Como escreveu Walter Benjamin em 1935, “mesmo na reprodução mais perfeita, um elemento está ausente: o hic et nunc da obra de arte, sua existência única [...]. É nessa existência única, e somente nela que se desdobra a história da arte”1. Benjamin chamou de “aura”, esse elemento único da obra, “a aparição única de uma coisa distante, por mais próxima que esteja”. Benjamin pensava que a aura desapareceria com a possibilidade de reprodução técnica das obras de arte, sobretudo no cinema e na fotografia, contudo, não é muito certo que isso esteja ocorrendo. Há algo que pôde vir no
lugar da aura tradicional e sustentar a unicidade das obras de arte de nossos tempos.
Psicanálise e arte
Penso que a psicanálise e a arte têm em comum, cada uma à sua maneira, a intenção de dar um destino a esse algo mais, que, embora não encontre lugar na forma nem nas palavras, é certamente o essencial, quer dizer, é a causa de
todo o resto que conseguimos dizer em palavras ou expressar formalmente. Como podemos situar esse algo a mais, sem cair no domínio da religião, que trata justamente dos objetos sublimes, situados, por suposição, além do humano? Como situar como humano, essencialmente humano, o que ultrapassa as palavras?
Benjamin dizia também que aquilo que chamamos de objeto de arte, antes de
expressar o belo, começou historicamente como instrumento de culto; no início mágico, e logo após religioso. Somente com o esvaziamento da sua função ritual, os objetos de arte se tornaram objetos de exposição, coisas para serem vistas. Podemos pensar que, ao se tornar objeto de exposição, o objeto de arte perdeu – pelo menos em parte – sua eficácia mágica e passou a representar algo, no lugar de ser esse algo. Parece-me que aqui a psicanálise se encontra com a arte, no ponto em que a eficácia dos objetos já não é imediata, mas exige uma mediação simbólica.

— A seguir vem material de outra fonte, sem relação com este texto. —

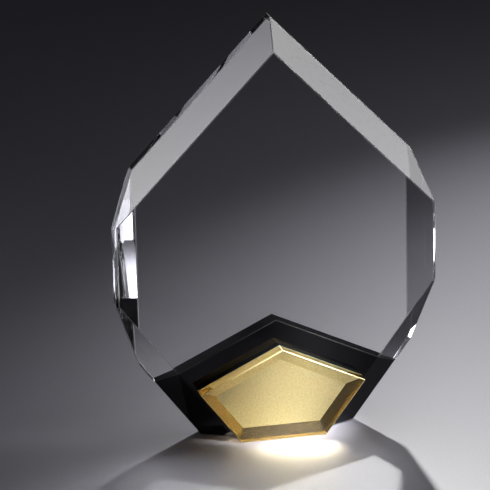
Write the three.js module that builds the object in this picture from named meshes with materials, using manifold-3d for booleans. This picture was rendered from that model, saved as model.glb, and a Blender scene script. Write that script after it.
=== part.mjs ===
// Crystal award: a faceted, house-shaped crystal slab bonded point-down over a black crystal base,
// with a small five-sided crystal plaque, gold-backed, bonded to the front of the base.
// Millimetres, +Z up, +X to the right of someone facing the award, front face towards -Y.
// The origin is the bottom centre of the bounding box.

import * as THREE from 'three';
import { mergeVertices } from 'three/addons/utils/BufferGeometryUtils.js';
import Module from 'manifold-3d';

const wasm = await Module();
wasm.setup();

// ---------- driving dimensions ----------

const SLAB_HEIGHT = 250;
const SLAB_THICKNESS = 18.5;

// Half outline, from the point at the top down to the foot: x is the half width, z the height.
const SLAB_HALF_WIDTH = 95.8;
const SHOULDER_TOP = { x: 82.9, z: 165.3 };
const SHOULDER_BOTTOM_Z = 131.9;
const HIP_TOP_Z = 86.8;
const HIP_BOTTOM = { x: 81.9, z: 47.3 };
const FOOT_HALF_WIDTH = 45.9;

// The four sloping edges have a wide bevel on the front and a small one on the back. The two
// upright edges have a wide bevel on the back and a small one on the front.
const FRONT_BEVEL = { width: 14, depth: 8.3 };
const REAR_BEVEL = { width: 14.9, depth: 10.2 };
const SMALL_REAR_BEVEL = { width: 3, depth: 3 };
const SMALL_FRONT_BEVEL = { width: 1.8, depth: 1.8 };

// The front edge of the foot has a flat chamfer, and the foot's other edges a slight one.
const FOOT_CHAMFER = 3.5;
const FOOT_ARRIS = 1.0;

// Roof-shaped joint between the clear body and the black base.
const JOINT_PEAK = { x: -1.6, z: 69.8 };
const JOINT_SLOPE = 0.468;
const JOINT_GAP = 1.0;
const JOINT_FILM = 0.4;

// Plaque: its edges run parallel to the joint and to the slab's lower edges.
const PLAQUE_STAND_OFF = 12;
const PLAQUE_CENTRE_X = -0.6;
const PLAQUE_HALF_WIDTH = 49.5;
const PLAQUE_CORNER_Z = 32;
const PLAQUE_LIFT = 0.4;
const PLAQUE_RIM = 8.6;
const PLAQUE_ROOF_BEVEL_WIDTH = 7.6;
const PLAQUE_SIDE_BEVEL_WIDTH = 5.8;
const PLAQUE_SILL_BEVEL_WIDTH = 6.5;

// Thin layers behind the plaque, from the plaque's back to the black face.
const GOLD_CLEARANCE = 0.3;
const GOLD_THICKNESS = 0.3;
const FILM_CLEARANCE = 0.05;
const FILM_THICKNESS = 0.4;
const FILM_EDGE_INSET = 1.5;

// Larger than the whole award, for cutters that reach past it.
const BEYOND = 600;

// ---------- derived positions ----------

const FRONT_Y = (PLAQUE_STAND_OFF - SLAB_THICKNESS) / 2;
const REAR_Y = FRONT_Y + SLAB_THICKNESS;
const PLAQUE_FRONT_Y = FRONT_Y - PLAQUE_STAND_OFF;
const FILM_REAR_Y = FRONT_Y - FILM_CLEARANCE;
const FILM_FRONT_Y = FILM_REAR_Y - FILM_THICKNESS;
const GOLD_REAR_Y = FILM_FRONT_Y - FILM_CLEARANCE;
const PLAQUE_REAR_Y = GOLD_REAR_Y - GOLD_THICKNESS - GOLD_CLEARANCE;
const PLAQUE_BEVEL_DEPTH = PLAQUE_REAR_Y - PLAQUE_FRONT_Y - PLAQUE_RIM;

const FRONT = new THREE.Vector3(0, -1, 0);
const REAR = new THREE.Vector3(0, 1, 0);
const DOWN = new THREE.Vector3(0, 0, -1);

// ---------- solids ----------

// Turns a closed three.js geometry into a manifold solid.
function toSolid(geometry) {
  const bare = geometry.clone();
  bare.deleteAttribute('normal');
  bare.deleteAttribute('uv');
  const merged = mergeVertices(bare, 1e-4);
  return new wasm.Manifold(new wasm.Mesh({
    numProp: 3,
    vertProperties: new Float32Array(merged.attributes.position.array),
    triVerts: new Uint32Array(merged.index.array),
  }));
}

// Turns a manifold solid back into a three.js geometry.
function toGeometry(solid) {
  const mesh = solid.getMesh();
  const geometry = new THREE.BufferGeometry();
  geometry.setAttribute('position', new THREE.BufferAttribute(mesh.vertProperties, 3));
  geometry.setIndex(new THREE.BufferAttribute(mesh.triVerts, 1));
  geometry.computeVertexNormals();
  return geometry;
}

// An upright prism: an outline in the XZ plane, filled from one Y to another.
function prism(outline, fromY, toY) {
  const shape = new THREE.Shape(outline.map((p) => new THREE.Vector2(p.x, p.z)));
  const geometry = new THREE.ExtrudeGeometry(shape, { depth: toY - fromY, bevelEnabled: false });
  geometry.rotateX(Math.PI / 2);
  geometry.translate(0, toY, 0);
  return toSolid(geometry);
}

// A block that fills everything on the outer side of a plane.
function outside(point, normal) {
  const block = new THREE.BoxGeometry(BEYOND, BEYOND, BEYOND);
  block.translate(0, 0, BEYOND / 2);
  const up = new THREE.Vector3(0, 0, 1);
  block.applyQuaternion(new THREE.Quaternion().setFromUnitVectors(up, normal.clone().normalize()));
  block.translate(point.x, point.y, point.z);
  return toSolid(block);
}

// Outward direction, in the XZ plane, of the edge between two corners of an outline that runs
// clockwise as seen from the front.
function outwardNormal(from, to) {
  return new THREE.Vector3(-(to.z - from.z), 0, to.x - from.x).normalize();
}

// Outer side of a bevel plane: it leaves the outline edge at `depth` below the face and meets the
// face `width` in from the edge. `offset` moves the plane outwards.
function bevelCut(edge, face, faceY, { width, depth }, offset = 0) {
  const outward = outwardNormal(edge.from, edge.to);
  const normal = outward.clone().multiplyScalar(depth).addScaledVector(face, width).normalize();
  const rim = new THREE.Vector3(edge.from.x, faceY, edge.from.z);
  rim.addScaledVector(face, -depth);
  rim.addScaledVector(normal, offset);
  return { normal, block: outside(rim, normal) };
}

// Cuts a narrow flat along the edge where two planes meet.
function arrisCut(point, normalA, normalB, size) {
  const normal = normalA.clone().add(normalB).normalize();
  const inside = point.clone().addScaledVector(normal, -size / Math.SQRT2);
  return outside(inside, normal);
}

// ---------- slab ----------

const mirrored = (p) => ({ x: -p.x, z: p.z });
const shoulderBottom = { x: SLAB_HALF_WIDTH, z: SHOULDER_BOTTOM_Z };
const hipTop = { x: SLAB_HALF_WIDTH, z: HIP_TOP_Z };
const foot = { x: FOOT_HALF_WIDTH, z: 0 };
const apex = { x: 0, z: SLAB_HEIGHT };

// The bevels that each kind of edge gets on its front and on its back.
const FINISHES = {
  sloping: { front: FRONT_BEVEL, rear: SMALL_REAR_BEVEL },
  corner: { front: null, rear: SMALL_REAR_BEVEL },
  upright: { front: SMALL_FRONT_BEVEL, rear: REAR_BEVEL },
};

// Right-hand edges from the apex down.
const rightEdges = [
  { from: apex, to: SHOULDER_TOP, finish: 'sloping' },
  { from: SHOULDER_TOP, to: shoulderBottom, finish: 'corner' },
  { from: shoulderBottom, to: hipTop, finish: 'upright' },
  { from: hipTop, to: HIP_BOTTOM, finish: 'corner' },
  { from: HIP_BOTTOM, to: foot, finish: 'sloping' },
];
const leftEdges = rightEdges.map((e) => ({
  from: mirrored(e.to),
  to: mirrored(e.from),
  finish: e.finish,
})).reverse();
const slabEdges = [...rightEdges, ...leftEdges];

function makeSlab() {
  const outline = [...rightEdges.map((e) => e.from), foot, ...leftEdges.map((e) => e.from)];
  let slab = prism(outline, FRONT_Y, REAR_Y);
  for (const edge of slabEdges) {
    const { front, rear } = FINISHES[edge.finish];
    slab = slab.subtract(bevelCut(edge, REAR, REAR_Y, rear).block);
    if (front) {
      const bevel = bevelCut(edge, FRONT, FRONT_Y, front);
      slab = slab.subtract(bevel.block);
      const lowEnd = edge.from.z < edge.to.z ? edge.from : edge.to;
      if (lowEnd.z === 0) {
        const rim = new THREE.Vector3(lowEnd.x, FRONT_Y + front.depth, 0);
        slab = slab.subtract(arrisCut(rim, bevel.normal, DOWN, FOOT_ARRIS));
      }
    }
  }
  const frontFoot = new THREE.Vector3(0, FRONT_Y, 0);
  const rearFoot = new THREE.Vector3(0, REAR_Y, 0);
  slab = slab.subtract(arrisCut(frontFoot, FRONT, DOWN, FOOT_CHAMFER));
  slab = slab.subtract(arrisCut(rearFoot, REAR, DOWN, FOOT_ARRIS));
  return slab;
}

// Everything under the roof-shaped joint, moved up by `rise` measured square to the joint.
function underJoint(rise) {
  const lift = rise * Math.hypot(1, JOINT_SLOPE);
  const peakZ = JOINT_PEAK.z + lift;
  const eavesZ = peakZ - JOINT_SLOPE * BEYOND;
  return prism([
    { x: JOINT_PEAK.x, z: peakZ },
    { x: JOINT_PEAK.x + BEYOND, z: eavesZ },
    { x: JOINT_PEAK.x + BEYOND, z: -BEYOND },
    { x: JOINT_PEAK.x - BEYOND, z: -BEYOND },
    { x: JOINT_PEAK.x - BEYOND, z: eavesZ },
  ], FRONT_Y - BEYOND, REAR_Y + BEYOND);
}

// ---------- plaque ----------

const lowerEdgeSlope = HIP_BOTTOM.z / (HIP_BOTTOM.x - FOOT_HALF_WIDTH);
const plaqueCorner = { x: PLAQUE_HALF_WIDTH, z: PLAQUE_CORNER_Z };
const plaquePeak = { x: 0, z: PLAQUE_CORNER_Z + JOINT_SLOPE * PLAQUE_HALF_WIDTH };
const plaqueSillHalf = PLAQUE_HALF_WIDTH - (PLAQUE_CORNER_Z - PLAQUE_LIFT) / lowerEdgeSlope;
const plaqueSillEnd = { x: plaqueSillHalf, z: PLAQUE_LIFT };

const atPlaque = (p) => ({ x: p.x + PLAQUE_CENTRE_X, z: p.z });
const plaqueCorners = [
  plaquePeak,
  plaqueCorner,
  plaqueSillEnd,
  mirrored(plaqueSillEnd),
  mirrored(plaqueCorner),
].map(atPlaque);
const plaqueBevelWidths = [
  PLAQUE_ROOF_BEVEL_WIDTH,
  PLAQUE_SIDE_BEVEL_WIDTH,
  PLAQUE_SILL_BEVEL_WIDTH,
  PLAQUE_SIDE_BEVEL_WIDTH,
  PLAQUE_ROOF_BEVEL_WIDTH,
];

// The plaque's prism down to `rearY`, with its rear bevels moved outwards by `offset`.
function plaqueBlank(frontY, rearY, offset) {
  let blank = prism(plaqueCorners, frontY, rearY);
  plaqueCorners.forEach((from, i) => {
    const edge = { from, to: plaqueCorners[(i + 1) % plaqueCorners.length] };
    const bevel = { width: plaqueBevelWidths[i], depth: PLAQUE_BEVEL_DEPTH };
    const cut = bevelCut(edge, REAR, PLAQUE_REAR_Y, bevel, offset);
    blank = blank.subtract(cut.block);
  });
  return blank;
}

function makeGoldBacking() {
  const outer = plaqueBlank(PLAQUE_FRONT_Y, GOLD_REAR_Y, GOLD_CLEARANCE + GOLD_THICKNESS);
  const inner = plaqueBlank(PLAQUE_FRONT_Y - 1, PLAQUE_REAR_Y + GOLD_CLEARANCE, GOLD_CLEARANCE);
  const rimEndY = PLAQUE_FRONT_Y + PLAQUE_RIM + GOLD_CLEARANCE;
  const ahead = outside(new THREE.Vector3(0, rimEndY, 0), FRONT);
  return outer.subtract(inner).subtract(ahead);
}

// The film covers the flat of the plaque's back, a little in from its edges.
function makePlaqueFilm() {
  let film = prism(plaqueCorners, FILM_FRONT_Y, FILM_REAR_Y);
  plaqueCorners.forEach((from, i) => {
    const outward = outwardNormal(from, plaqueCorners[(i + 1) % plaqueCorners.length]);
    const inset = plaqueBevelWidths[i] + FILM_EDGE_INSET;
    const edgePoint = new THREE.Vector3(from.x, 0, from.z).addScaledVector(outward, -inset);
    film = film.subtract(outside(edgePoint, outward));
  });
  return film;
}

// ---------- materials and scene graph ----------

const award = new THREE.Group();

function add(name, solid, look) {
  const material = new THREE.MeshStandardMaterial({ ...look, flatShading: true });
  const mesh = new THREE.Mesh(toGeometry(solid), material);
  mesh.name = name;
  award.add(mesh);
}

const slab = makeSlab();
const clearCrystal = { color: 0xdfe6e8, roughness: 0.02, metalness: 0, transparent: true, opacity: 0.35 };
const blackCrystal = { color: 0x0a0a0b, roughness: 0.05, metalness: 0 };
const amberCrystal = { color: 0xd9b46a, roughness: 0.04, metalness: 0, transparent: true, opacity: 0.45 };
const goldFoil = { color: 0xc9a24a, roughness: 0.35, metalness: 1 };
const bondFilm = { color: 0xc8c8c0, roughness: 0.3, metalness: 0, transparent: true, opacity: 0.6 };

add('crystal_body', slab.subtract(underJoint(JOINT_GAP / 2)), clearCrystal);
add('black_base', slab.intersect(underJoint(-JOINT_GAP / 2)), blackCrystal);
add(
  'base_joint_adhesive',
  slab.intersect(underJoint(JOINT_FILM / 2)).subtract(underJoint(-JOINT_FILM / 2)),
  bondFilm,
);
add('plaque_crystal', plaqueBlank(PLAQUE_FRONT_Y, PLAQUE_REAR_Y, 0), amberCrystal);
add('plaque_gold_backing', makeGoldBacking(), goldFoil);
add('plaque_adhesive', makePlaqueFilm(), bondFilm);

export default award;
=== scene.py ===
import math

import bmesh
import bpy
from mathutils import Matrix, Vector


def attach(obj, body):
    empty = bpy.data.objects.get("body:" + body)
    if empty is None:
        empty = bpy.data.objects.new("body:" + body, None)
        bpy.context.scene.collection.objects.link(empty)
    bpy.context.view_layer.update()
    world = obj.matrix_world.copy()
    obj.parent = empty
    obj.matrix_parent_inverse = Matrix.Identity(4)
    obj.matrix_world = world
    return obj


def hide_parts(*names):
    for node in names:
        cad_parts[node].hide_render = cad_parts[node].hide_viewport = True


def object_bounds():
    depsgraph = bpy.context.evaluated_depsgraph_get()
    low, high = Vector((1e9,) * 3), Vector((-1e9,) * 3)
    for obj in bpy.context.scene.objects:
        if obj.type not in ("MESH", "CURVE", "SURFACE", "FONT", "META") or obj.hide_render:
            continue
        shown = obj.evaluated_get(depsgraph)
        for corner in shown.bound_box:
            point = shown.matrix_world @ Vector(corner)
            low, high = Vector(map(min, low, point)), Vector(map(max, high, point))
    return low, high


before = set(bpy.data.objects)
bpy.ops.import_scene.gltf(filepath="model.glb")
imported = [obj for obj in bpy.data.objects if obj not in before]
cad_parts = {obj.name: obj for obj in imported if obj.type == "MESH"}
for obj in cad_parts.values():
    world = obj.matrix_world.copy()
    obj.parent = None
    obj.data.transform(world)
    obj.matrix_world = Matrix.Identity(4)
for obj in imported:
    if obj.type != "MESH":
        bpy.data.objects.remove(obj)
cad_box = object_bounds()

MM = 0.001

# ---------- driving values ----------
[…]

Muitos trabalhos e posições artísticas, particularmente no campo das artes plásticas, parecem conduzir a arte para fora do campo estrito do Belo. Parece-me importante notar que essa tendência a sair do Belo impele a arte para a Ética, na medida que o ato ou o gesto do artista se inclui na própria definição
de sua arte, passando a fazer parte da obra. Podemos tentar enumerar algumas dessas tendências:
• No lugar da busca do Belo, do “esplendor da forma”, como dizia Santo Tomás de Aquino, muitos trabalhos resgatam a dimensão do resto. Não se trata de uma elevação do resto para cima – este “para cima” tem forçosamente uma inspiração religiosa –, e sim da revelação de uma dignidade própria dos restos como restos. Penso em alguém como Franz Krajcberg, que faz sua arte com restos da natureza amazônica do Brasil, como raízes mortas e árvores caídas. Penso igualmente em Andy Warhol, que anulou com suas latas de sopa a distância sagrada que separava os objetos reconhecidos como artísticos dos objetos comuns oferecidos pela indústria de massa. Isso obriga os psicanalistas a precisarem melhor o que entendem por sublimação, que não é uma domesticação da arte, cujo objetivo seria a aceitação pela opinião média da sociedade, mas, como nos ensinou Lacan, a extração de um certo núcleo de ser que parece inacessível fora da arte.
• Surgiu igualmente um novo estatuto para o corpo que, em alguns casos, se oferece como objeto ou como suporte artístico, apagando assim a separação entre o corpo e os objetos que nos guiou durante séculos. Não me refiro tanto às mutilações do corpo humano como base para a criação, nem à exposição de seus dejetos – isso mereceria uma discussão a parte –, mas simplesmente, por exemplo, às obras que são propostas como continente para o corpo, e que, para serem vistas, necessitam que o espectador passe ao seu interior, de onde somente pode olhá-las. Cada corpo, então, que passa ao interior se constitui, durante sua curta permanência, em parte da obra.
• E finalmente, observa-se uma crise, ou um certo declínio, da autoria, que se manifesta não apenas sob a forma da criação coletiva, mas também nos casos em que a obra não tem como objetivo a eternidade, como dizia Benjamim sobre as estátuas gregas. Ou seja, as obras efêmeras, cuja autoria desaparecerá juntamente com os trabalhos.
Para um psicanalista, a arte é um campo privilegiado do encontro sujeito/objeto, no sentido de uma convergência entre a obra e seu criador. Não exatamente por força de uma identificação imaginária do sujeito com os seus objetos, senão porque o sujeito pode encontrar, no objeto, a exterioridade que é desde sempre a sua.
Neste ponto preciso, há um encontro entre as conseqüências da prática da psicanálise e os efeitos da criação.